= New York Cannabis Regulation and Taxation Act =

2021 proposed law in New York State

The Cannabis Regulation and Taxation Act was a bill under consideration by the New York State Legislature during the 2020-2021 session to legalize cannabis. It was contained in Part H of the revenue bills embodying Governor Andrew Cuomo's budget proposal, A3009 and S2509.

Legislation to legalize marijuana in the 2021 session was ultimately approved independent of the budget process as the Marijuana Regulation and Taxation Act.

==History==
Cannabis possession was decriminalized in New York in 2019 but without any framework for regulated sales or legal possession. The Marijuana Regulation and Taxation Act, a 2019 bill that would have legalized cannabis in the state (and prior bills as early as 2013), failed.

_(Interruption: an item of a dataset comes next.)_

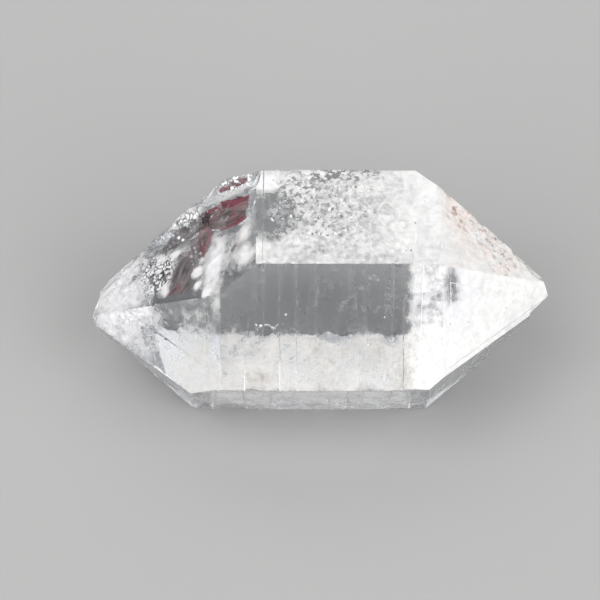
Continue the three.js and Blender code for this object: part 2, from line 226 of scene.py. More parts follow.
def fine_copy(node, name, longest):
    """A welded copy of a packed node, cut until no edge is longer than longest."""
    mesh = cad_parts[node].data.copy()
    mesh.name = name
    mesh.materials.clear()
    work = bmesh.new()
    work.from_mesh(mesh)
    bmesh.ops.remove_doubles(work, verts=work.verts, dist=WELD_DISTANCE)
    bmesh.ops.dissolve_limit(work, angle_limit=FLAT_ANGLE, verts=work.verts, edges=work.edges)
    bmesh.ops.triangulate(work, faces=work.faces, quad_method="BEAUTY", ngon_method="BEAUTY")
    for _ in range(MOST_ROUNDS):
        long_edges = [edge for edge in work.edges if edge.calc_length() > longest]
        if not long_edges:
            break
        bmesh.ops.subdivide_edges(work, edges=long_edges, cuts=1)
        many_sided = [face for face in work.faces if len(face.verts) > 3]
        bmesh.ops.triangulate(work, faces=many_sided)
    work.to_mesh(mesh)
    work.free()
    return mesh


def plain_mesh(piece):
    """Turns a piece with modifiers into a plain mesh with the same shape and material."""
    depsgraph = bpy.context.evaluated_depsgraph_get()
    result = bpy.data.meshes.new_from_object(
        piece.evaluated_get(depsgraph), preserve_all_data_layers=True, depsgraph=depsgraph)
    piece.modifiers.clear()
    piece.data = result
    return piece


def apply_nodes(piece, tree, values):
    """Adds the tree to the piece, sets its inputs by name and makes the result plain."""
    modifier = piece.modifiers.new(tree.name, "NODES")
    modifier.node_group = tree
    for item in tree.interface.items_tree:
        if item.in_out == "INPUT" and item.name in values:
            modifier[item.identifier] = values[item.name]
    return plain_mesh(piece)


# ------------------------------------------------------------------------ node helpers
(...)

The Cannabis Regulation and Taxation Act was proposed by the governor on January 19, 2021 as part of the state budget. State senator Liz Krueger had pre-filed a competing bill on January 6, the "Marihuana Regulation and Taxation Act", that would also legalize cannabis in the state.

==Provisions, revenue and administration==
The act creates the Office of Cannabis Management (OCM) within the Division of Alcohol Beverage Control, a licensing regime with social equity provisions, and legalizes cannabis for adult use.

Tax revenue under the act for the state is estimated in the governor's budget proposal to be at least $350 million annually.

==Support and opposition==
The president of Monroe County Police Chiefs Association said that under the proposed regulatory regime, illegal, unregulated sales would increase because "[unregulated] marijuana is cheaper than going to the state’s marijuana dispensary".